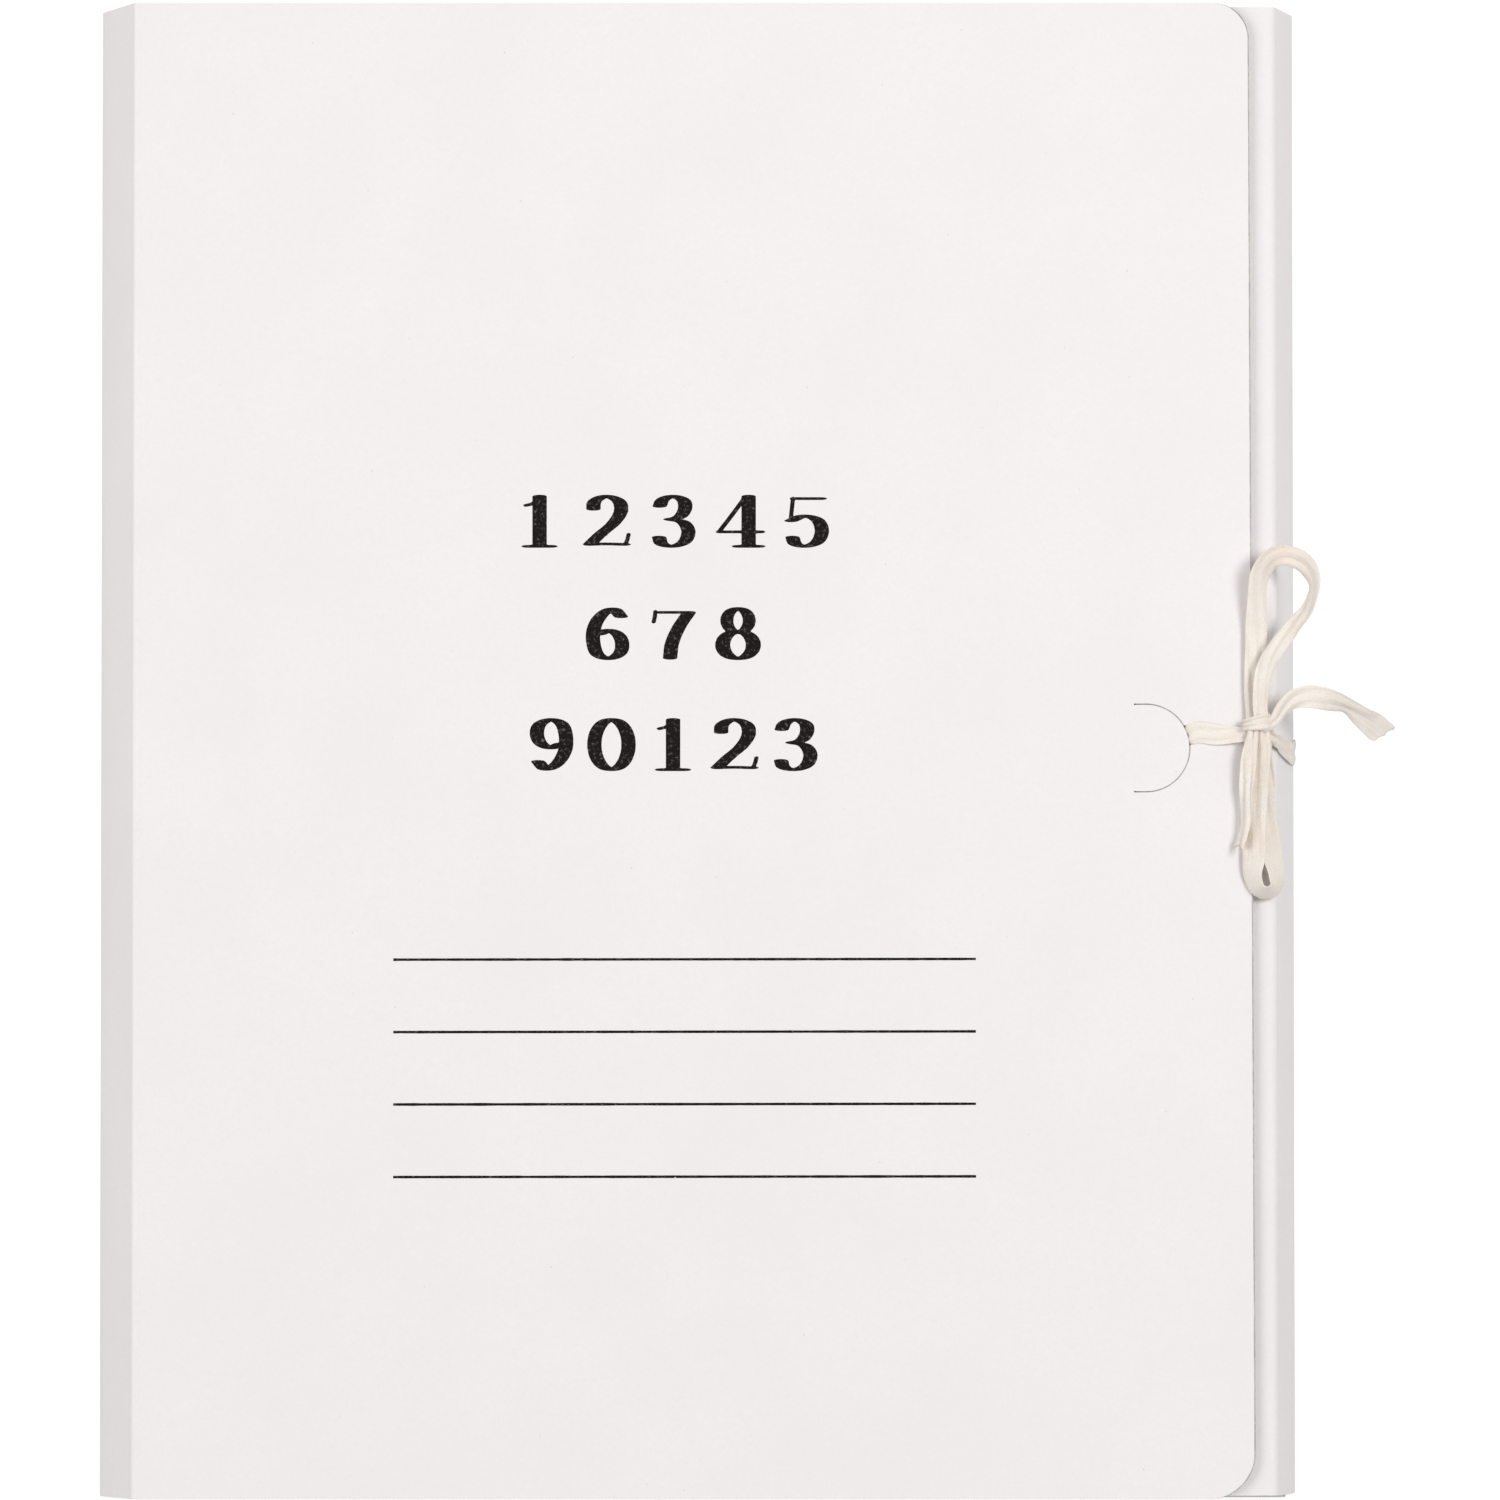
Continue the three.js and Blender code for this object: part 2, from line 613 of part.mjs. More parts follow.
// Back tape: under the back cover in its channel, then up the fore-edge wall to the knot
function makeBackRun() {
  const under = tapeClearance + tapeThickness / 2;
  const inside = board + tapeClearance + tapeThickness / 2;
  const from = backSlotX + slotRadius - slotCut / 2;
  const opened = backSlotX + slotRadius + passageDepth;
  const channelEnd = backWidth / 2 - setback(Math.PI - foreWall.angle);
  const underRoute = [
    [from, slotHeight, inside, 0, tapeWidth],
    [from + jointGap, slotHeight, inside, 0, tapeWidth],
    [(from + opened) / 2 + passageEase, slotHeight, (under + inside) / 2, 0, tapeWidth],
    [opened, slotHeight, under, 0, tapeWidth],
    [opened + slotLead, slotHeight, under, 0, tapeWidth],
    [channelEnd - jointGap, slotHeight, under, 0, tapeWidth],
  ];
  addMesh(folder, "back_tie_under_run", tapeSolid(underRoute, runSpacing, acrossFolder), tapeCotton);

  // A station on the outside of the fore-edge wall, some way up from its crease
  const onWall = (along, y, width, clear) => {
    const off = board / 2 + clear + thicknessAt(width) / 2;
    return [
      backWidth / 2 - along * Math.cos(foreWall.angle) + off * Math.sin(foreWall.angle),
      y,
      backLevel + along * Math.sin(foreWall.angle) + off * Math.cos(foreWall.angle),
      0,
      width,
    ];
  };
  const wrapTop = foreWall.width - wrapShort;
  const wrap = wrapRoute.map(([share, y, width]) =>
    onWall(THREE.MathUtils.lerp(wrapStart, wrapTop, share), slotHeight + y, width, tapeClearance),
  );
  addMesh(folder, "back_tie_wrap", tapeSolid(wrap, 2 * runSpacing, acrossFolder), tapeCotton);
  const [, topY, topWidth] = wrapRoute[wrapRoute.length - 1];
  const lead = [
    onWall(wrapTop + 2 * jointGap, slotHeight + topY + 0.1, topWidth - 0.1, tapeClearance),
    onWall(foreWall.width - passageEase, slotHeight + topY + 0.3, topWidth - 0.2, 2 * tapeClearance),
    ...backLeadRoute.map(([x, y, z, tilt, width]) => [knot.x + x, knot.y + y, knot.z + z, tilt, width]),
  ];
  addMesh(folder, "back_tie_lead", tapeSolid(lead, runSpacing, acrossFolder), tapeCotton);
}

makeBackCover();
makeSpineAndCover();
makeForeEdge();
makeEnd("head", 1);
makeEnd("tail", -1);
makeAnchor(coverCrease, "front", frontSlotX, frontTapeTurn, -board / 2, -1);
makeAnchor(folder, "back", backSlotX, backTapeTurn, board, 1);
makeFrontRun();
makeBackRun();
makeBow();

export default folder;
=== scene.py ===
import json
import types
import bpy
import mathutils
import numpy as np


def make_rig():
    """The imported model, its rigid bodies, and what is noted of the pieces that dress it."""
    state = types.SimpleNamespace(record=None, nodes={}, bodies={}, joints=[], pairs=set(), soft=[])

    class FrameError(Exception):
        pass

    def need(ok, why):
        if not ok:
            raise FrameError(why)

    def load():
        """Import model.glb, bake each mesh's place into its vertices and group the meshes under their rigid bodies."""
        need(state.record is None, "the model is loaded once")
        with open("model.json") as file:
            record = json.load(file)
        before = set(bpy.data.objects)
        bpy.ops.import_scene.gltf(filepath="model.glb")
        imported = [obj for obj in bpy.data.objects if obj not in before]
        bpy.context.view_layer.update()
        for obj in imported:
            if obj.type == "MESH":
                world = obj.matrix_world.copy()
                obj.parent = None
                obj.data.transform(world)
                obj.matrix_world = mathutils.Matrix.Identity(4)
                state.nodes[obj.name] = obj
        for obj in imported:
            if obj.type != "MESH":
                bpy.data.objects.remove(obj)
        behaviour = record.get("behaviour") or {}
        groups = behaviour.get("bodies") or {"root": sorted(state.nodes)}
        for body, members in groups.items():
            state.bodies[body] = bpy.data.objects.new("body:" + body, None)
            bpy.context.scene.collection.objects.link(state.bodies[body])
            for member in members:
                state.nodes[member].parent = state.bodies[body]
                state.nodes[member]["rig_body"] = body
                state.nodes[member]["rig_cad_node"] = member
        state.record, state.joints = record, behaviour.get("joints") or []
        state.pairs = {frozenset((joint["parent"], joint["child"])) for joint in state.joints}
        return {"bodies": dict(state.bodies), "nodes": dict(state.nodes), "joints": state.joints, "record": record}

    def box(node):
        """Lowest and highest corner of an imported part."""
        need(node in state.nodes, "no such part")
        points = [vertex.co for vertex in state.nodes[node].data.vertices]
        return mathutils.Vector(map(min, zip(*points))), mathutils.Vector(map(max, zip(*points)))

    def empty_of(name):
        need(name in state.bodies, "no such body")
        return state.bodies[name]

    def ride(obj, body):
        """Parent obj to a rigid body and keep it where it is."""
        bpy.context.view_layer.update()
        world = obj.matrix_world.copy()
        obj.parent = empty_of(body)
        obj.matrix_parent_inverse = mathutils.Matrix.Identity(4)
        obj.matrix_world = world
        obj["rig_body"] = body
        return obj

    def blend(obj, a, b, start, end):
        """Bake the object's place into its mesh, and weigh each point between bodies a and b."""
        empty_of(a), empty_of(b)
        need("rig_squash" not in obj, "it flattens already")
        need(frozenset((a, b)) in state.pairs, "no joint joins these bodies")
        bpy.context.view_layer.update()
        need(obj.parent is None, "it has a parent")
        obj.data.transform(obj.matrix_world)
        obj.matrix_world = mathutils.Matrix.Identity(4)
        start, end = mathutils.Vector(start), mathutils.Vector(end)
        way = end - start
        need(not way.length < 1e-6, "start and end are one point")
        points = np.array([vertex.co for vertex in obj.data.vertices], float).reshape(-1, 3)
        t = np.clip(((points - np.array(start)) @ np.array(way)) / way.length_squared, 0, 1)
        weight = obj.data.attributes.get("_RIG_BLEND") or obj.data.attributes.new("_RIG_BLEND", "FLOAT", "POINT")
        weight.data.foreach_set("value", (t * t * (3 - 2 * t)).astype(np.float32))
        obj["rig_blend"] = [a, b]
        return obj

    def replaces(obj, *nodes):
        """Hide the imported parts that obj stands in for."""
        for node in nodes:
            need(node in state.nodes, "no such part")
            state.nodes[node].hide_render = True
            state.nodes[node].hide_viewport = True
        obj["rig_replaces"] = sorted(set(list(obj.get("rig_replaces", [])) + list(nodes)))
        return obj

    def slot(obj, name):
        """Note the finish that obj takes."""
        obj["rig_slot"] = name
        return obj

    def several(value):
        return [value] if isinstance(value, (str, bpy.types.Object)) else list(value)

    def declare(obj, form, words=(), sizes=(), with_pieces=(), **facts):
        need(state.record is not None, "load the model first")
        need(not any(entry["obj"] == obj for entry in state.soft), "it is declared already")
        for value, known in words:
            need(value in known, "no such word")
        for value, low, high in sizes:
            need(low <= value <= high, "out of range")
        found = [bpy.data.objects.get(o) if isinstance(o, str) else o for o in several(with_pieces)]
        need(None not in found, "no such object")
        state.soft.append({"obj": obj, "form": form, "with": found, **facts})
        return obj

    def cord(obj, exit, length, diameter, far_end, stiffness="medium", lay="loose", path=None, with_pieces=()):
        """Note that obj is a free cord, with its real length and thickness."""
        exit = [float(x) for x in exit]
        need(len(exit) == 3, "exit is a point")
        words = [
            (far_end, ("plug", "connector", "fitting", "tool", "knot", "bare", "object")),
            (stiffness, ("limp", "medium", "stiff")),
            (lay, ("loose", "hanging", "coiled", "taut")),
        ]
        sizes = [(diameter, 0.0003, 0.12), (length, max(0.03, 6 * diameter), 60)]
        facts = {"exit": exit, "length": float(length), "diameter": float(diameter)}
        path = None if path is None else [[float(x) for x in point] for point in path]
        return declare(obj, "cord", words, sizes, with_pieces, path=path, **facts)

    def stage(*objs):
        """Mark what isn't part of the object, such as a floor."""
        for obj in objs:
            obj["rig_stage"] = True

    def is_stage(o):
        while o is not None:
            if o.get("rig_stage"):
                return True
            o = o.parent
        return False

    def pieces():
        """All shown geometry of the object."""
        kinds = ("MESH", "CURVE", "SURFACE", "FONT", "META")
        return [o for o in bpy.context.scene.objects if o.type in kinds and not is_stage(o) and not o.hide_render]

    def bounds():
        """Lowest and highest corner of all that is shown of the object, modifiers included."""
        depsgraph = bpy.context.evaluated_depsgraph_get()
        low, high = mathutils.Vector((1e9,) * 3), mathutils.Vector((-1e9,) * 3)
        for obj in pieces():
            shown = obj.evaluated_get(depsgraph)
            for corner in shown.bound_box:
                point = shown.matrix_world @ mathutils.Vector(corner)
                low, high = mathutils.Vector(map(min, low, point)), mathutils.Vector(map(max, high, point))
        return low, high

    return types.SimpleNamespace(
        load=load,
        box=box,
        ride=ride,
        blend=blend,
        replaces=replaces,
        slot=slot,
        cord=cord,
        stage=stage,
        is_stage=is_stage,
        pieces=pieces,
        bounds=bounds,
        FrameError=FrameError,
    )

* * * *

SHORT TASK: Your task is to reproduce exactly the lines beginning at the line containing "makeBackCover();" and ending at the line containing "obj.parent = None", inclusive.

OUTPUT BELOW:
makeBackCover();
makeSpineAndCover();
makeForeEdge();
makeEnd("head", 1);
makeEnd("tail", -1);
makeAnchor(coverCrease, "front", frontSlotX, frontTapeTurn, -board / 2, -1);
makeAnchor(folder, "back", backSlotX, backTapeTurn, board, 1);
makeFrontRun();
makeBackRun();
makeBow();

export default folder;
=== scene.py ===
import json
import types
import bpy
import mathutils
import numpy as np


def make_rig():
    """The imported model, its rigid bodies, and what is noted of the pieces that dress it."""
    state = types.SimpleNamespace(record=None, nodes={}, bodies={}, joints=[], pairs=set(), soft=[])

    class FrameError(Exception):
        pass

    def need(ok, why):
        if not ok:
            raise FrameError(why)

    def load():
        """Import model.glb, bake each mesh's place into its vertices and group the meshes under their rigid bodies."""
        need(state.record is None, "the model is loaded once")
        with open("model.json") as file:
            record = json.load(file)
        before = set(bpy.data.objects)
        bpy.ops.import_scene.gltf(filepath="model.glb")
        imported = [obj for obj in bpy.data.objects if obj not in before]
        bpy.context.view_layer.update()
        for obj in imported:
            if obj.type == "MESH":
                world = obj.matrix_world.copy()
                obj.parent = None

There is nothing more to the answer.